D'où vient le rituel de ne plus se raser tant qu'on reste qualifié en Coupe de France de Football ?
Question d'origine :
Bonjour, D'où vient ou venait le rituel de ne plus se raser tant que l'on reste qualifié en Coupe de France de Football masculin ?...
Merci
Réponse du Guichet
Plusieurs raisons peuvent expliquer la barbe des footballeurs. Cela peut être le signe d'un rite de passage, d'une superstition de certains sportifs qui "utilisent divers procédés, relevant de la magie personnelle ou empruntés à la religion officielle, pour apprivoiser le sort et dompter l'aléatoire", ou d'enjeux économiques portés par le système pileux "tendances" des joueurs.
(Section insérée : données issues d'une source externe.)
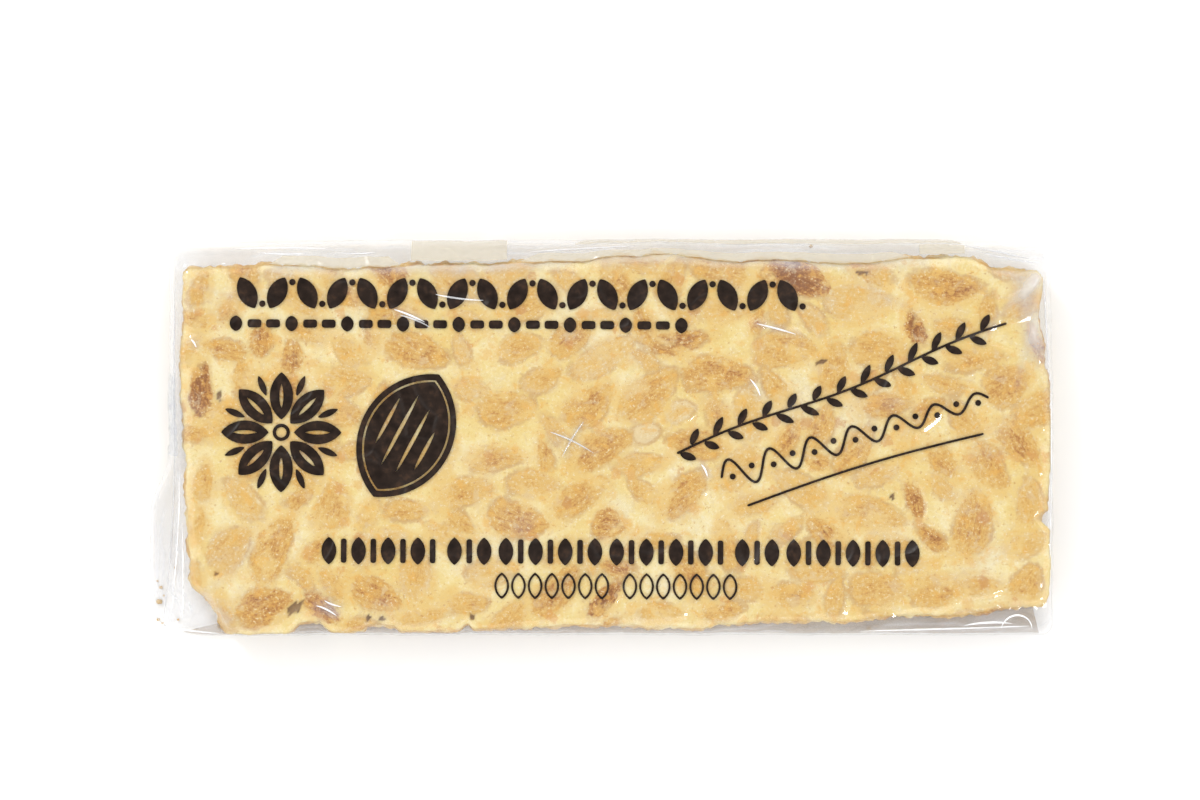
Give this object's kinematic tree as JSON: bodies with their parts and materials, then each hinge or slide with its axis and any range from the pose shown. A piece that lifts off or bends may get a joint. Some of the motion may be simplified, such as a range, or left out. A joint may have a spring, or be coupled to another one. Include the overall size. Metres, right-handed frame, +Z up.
{
  "type": "wrapped almond nougat block",
  "caption": "Flat oblong slab of hard almond nougat sealed in clear, slightly loose film that leans out past its edges, lying face up.",
  "frame": {"origin": "middle of the wrap's footprint, on the surface it lies on", "axes": "+X along the slab's length, +Y across it towards the back, +Z up out of the printed face"},
  "size_m": [0.2101, 0.0922, 0.016],
  "materials": {
    "nougat": "cream nougat set with whole toasted almonds, slightly sticky sheen",
    "film": "clear thin glossy film",
    "print": "dark brown ink on clear film"
  },
  "bodies": {
    "root": {"wrapped_nougat_slab": "nougat"}
  },
  "joints": []
}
Cette tradition viendrait du hockey new-yorkais des années 80 où la barbe, "associée à la bataille, à la notion de guerriers", a pris le nom de « playoffs beard ».
Bonjour,
Dans leur article Allez l'O.M. ! Forza Juve !La passion pour le football à Marseille et à Turin / Christian Bromberger, Alain Hayot et Jean-Marc Mariottini, 8 | 1987, Rituels contemporains, les auteurs constatent des similitudes entre un match de football et une grande cérémonie religieuse :
Tous les ingrédients d'une cérémonie – au moins telle que la conçoit et la pratique la tradition chrétienne – semblent réunis dans ce type de rencontre sportive : des "fidèles" qui expriment leur effervescence émotionnelle selon une rigoureuse codification gestuelle (on s'assoit et on se lève à des moments bien déterminés de la partie...) et vocale ; des "confréries" regroupant les plus fervents (associations de supporters) ; des "officiants" chargés de l'exécution du sacrifice, avec lesquels les "fidèles" "communient" ; une organisation, le club, rigoureusement hiérarchisé, à l'image des appareils ecclésiaux ; des lois valables pour tous (les XVII Lois du Jeu : on emploie toujours des majuscules pour s'y référer), sur lesquelles veille, avec respect et autorité, l'International Board ; un lieu clos consacré au "culte", le stade, et, en son centre, la pelouse, inviolable par d'autres que par les "officiants" (on rapprochera les phénomènes de patriotisme de stade, fût-il ruiniforme, des phénomènes de campanilisme) ; un calendrier "liturgique" régulier qui culmine en certaines phases du cycle annuel (cette régularité est remarquable en Italie où "la partita", le match, et lui seul – il n'y a pas de "lever de rideau" – a toujours lieu le dimanche après-midi) ; une théâtralisation des rapports sociaux dans l'enceinte du stade, à l'image de la rigoureuse distribution des différents groupes sociaux lors des grandes cérémonies religieuses ; la présence obligée, lors des grandes "célébrations", des détenteurs du pouvoir dans la société ; l'attente du "sacrifice", enfin, consacrant, sur un mode mimétique, la victoire des bons sur les méchants, du bien sur le mal, de "nous" sur "les autres" (et, en cas de défaite, l'imprécation contre les forces du mal qui ont perturbé le déroulement et l'issue de la cérémonie : l'arbitre, le vent, la pluie qui a rendu le terrain gras, des officiants manquant de ferveur et de conviction, etc.)...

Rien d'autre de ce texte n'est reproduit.